• **Work to be completed**
Write out the listing beneath this instruction in its entirety, exactly as it reads.

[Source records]
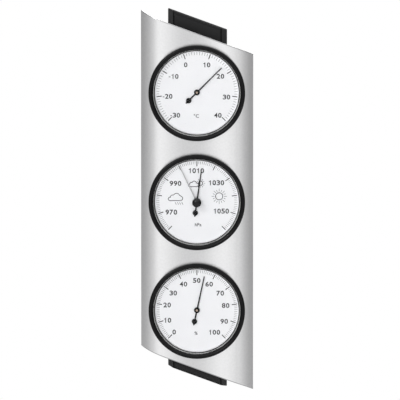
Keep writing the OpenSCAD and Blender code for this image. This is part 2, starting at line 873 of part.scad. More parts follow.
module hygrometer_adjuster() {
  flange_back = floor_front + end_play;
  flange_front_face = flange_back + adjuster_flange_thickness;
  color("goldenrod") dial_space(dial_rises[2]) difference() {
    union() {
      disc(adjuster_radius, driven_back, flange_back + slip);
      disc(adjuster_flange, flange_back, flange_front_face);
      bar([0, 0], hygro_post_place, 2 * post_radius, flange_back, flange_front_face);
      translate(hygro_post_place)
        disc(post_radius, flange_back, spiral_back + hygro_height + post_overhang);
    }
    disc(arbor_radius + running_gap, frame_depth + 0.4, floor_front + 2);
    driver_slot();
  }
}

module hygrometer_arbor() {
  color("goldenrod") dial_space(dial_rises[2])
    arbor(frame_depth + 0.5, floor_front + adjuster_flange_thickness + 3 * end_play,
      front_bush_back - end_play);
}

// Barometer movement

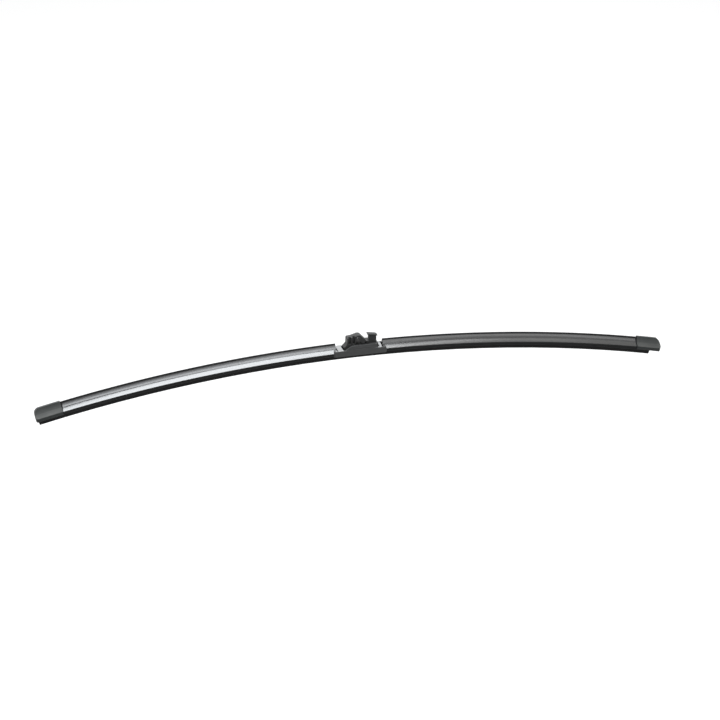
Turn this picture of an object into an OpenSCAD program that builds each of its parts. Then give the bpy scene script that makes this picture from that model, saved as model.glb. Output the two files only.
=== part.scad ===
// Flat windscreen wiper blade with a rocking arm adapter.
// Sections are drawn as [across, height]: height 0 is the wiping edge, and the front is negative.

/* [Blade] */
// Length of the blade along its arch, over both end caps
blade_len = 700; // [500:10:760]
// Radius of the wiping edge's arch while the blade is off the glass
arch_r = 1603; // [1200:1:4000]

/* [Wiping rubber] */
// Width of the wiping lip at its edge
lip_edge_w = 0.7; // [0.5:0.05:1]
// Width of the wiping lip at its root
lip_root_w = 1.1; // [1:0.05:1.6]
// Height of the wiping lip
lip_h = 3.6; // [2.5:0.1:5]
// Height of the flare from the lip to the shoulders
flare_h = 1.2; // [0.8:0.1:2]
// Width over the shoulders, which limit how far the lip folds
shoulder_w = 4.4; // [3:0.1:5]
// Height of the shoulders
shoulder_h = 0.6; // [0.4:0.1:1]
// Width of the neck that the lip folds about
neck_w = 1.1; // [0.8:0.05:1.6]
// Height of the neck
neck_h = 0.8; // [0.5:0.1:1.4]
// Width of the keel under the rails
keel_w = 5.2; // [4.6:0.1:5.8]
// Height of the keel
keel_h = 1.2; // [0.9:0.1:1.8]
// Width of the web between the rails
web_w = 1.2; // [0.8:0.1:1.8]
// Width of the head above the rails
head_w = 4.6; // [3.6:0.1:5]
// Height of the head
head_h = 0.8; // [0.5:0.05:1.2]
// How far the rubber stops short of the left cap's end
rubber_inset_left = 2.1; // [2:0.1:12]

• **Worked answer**
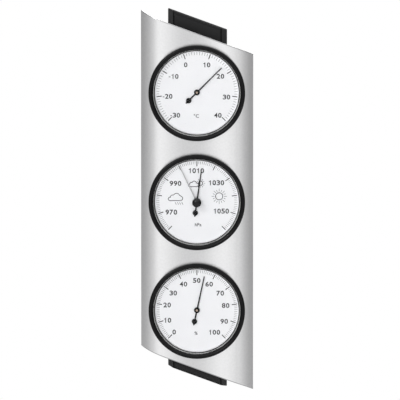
Keep writing the OpenSCAD and Blender code for this image. This is part 2, starting at line 873 of part.scad. More parts follow.
module hygrometer_adjuster() {
  flange_back = floor_front + end_play;
  flange_front_face = flange_back + adjuster_flange_thickness;
  color("goldenrod") dial_space(dial_rises[2]) difference() {
    union() {
      disc(adjuster_radius, driven_back, flange_back + slip);
      disc(adjuster_flange, flange_back, flange_front_face);
      bar([0, 0], hygro_post_place, 2 * post_radius, flange_back, flange_front_face);
      translate(hygro_post_place)
        disc(post_radius, flange_back, spiral_back + hygro_height + post_overhang);
    }
    disc(arbor_radius + running_gap, frame_depth + 0.4, floor_front + 2);
    driver_slot();
  }
}

module hygrometer_arbor() {
  color("goldenrod") dial_space(dial_rises[2])
    arbor(frame_depth + 0.5, floor_front + adjuster_flange_thickness + 3 * end_play,
      front_bush_back - end_play);
}

// Barometer movement

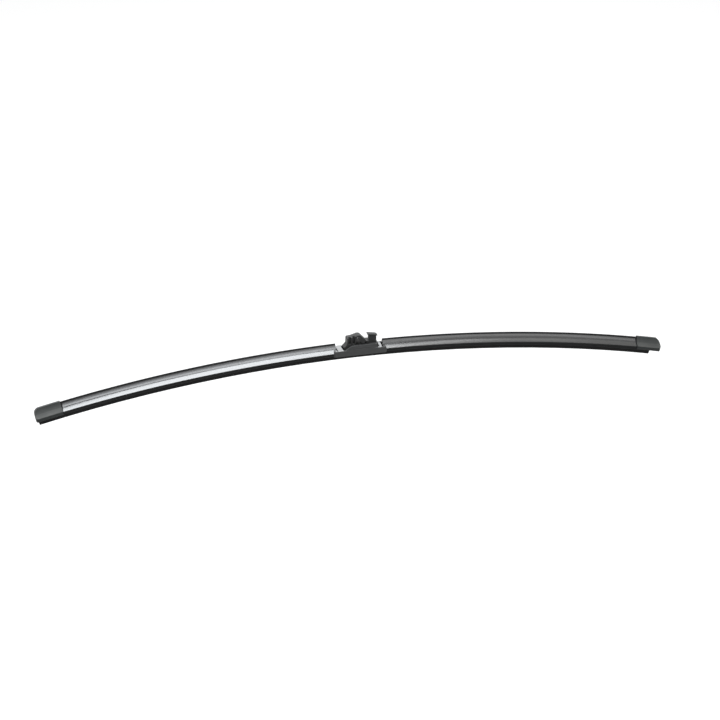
Turn this picture of an object into an OpenSCAD program that builds each of its parts. Then give the bpy scene script that makes this picture from that model, saved as model.glb. Output the two files only.
=== part.scad ===
// Flat windscreen wiper blade with a rocking arm adapter.
// Sections are drawn as [across, height]: height 0 is the wiping edge, and the front is negative.

/* [Blade] */
// Length of the blade along its arch, over both end caps
blade_len = 700; // [500:10:760]
// Radius of the wiping edge's arch while the blade is off the glass
arch_r = 1603; // [1200:1:4000]

/* [Wiping rubber] */
// Width of the wiping lip at its edge
lip_edge_w = 0.7; // [0.5:0.05:1]
// Width of the wiping lip at its root
lip_root_w = 1.1; // [1:0.05:1.6]
// Height of the wiping lip
lip_h = 3.6; // [2.5:0.1:5]
// Height of the flare from the lip to the shoulders
flare_h = 1.2; // [0.8:0.1:2]
// Width over the shoulders, which limit how far the lip folds
shoulder_w = 4.4; // [3:0.1:5]
// Height of the shoulders
shoulder_h = 0.6; // [0.4:0.1:1]
// Width of the neck that the lip folds about
neck_w = 1.1; // [0.8:0.05:1.6]
// Height of the neck
neck_h = 0.8; // [0.5:0.1:1.4]
// Width of the keel under the rails
keel_w = 5.2; // [4.6:0.1:5.8]
// Height of the keel
keel_h = 1.2; // [0.9:0.1:1.8]
// Width of the web between the rails
web_w = 1.2; // [0.8:0.1:1.8]
// Width of the head above the rails
head_w = 4.6; // [3.6:0.1:5]
// Height of the head
head_h = 0.8; // [0.5:0.05:1.2]
// How far the rubber stops short of the left cap's end
rubber_inset_left = 2.1; // [2:0.1:12]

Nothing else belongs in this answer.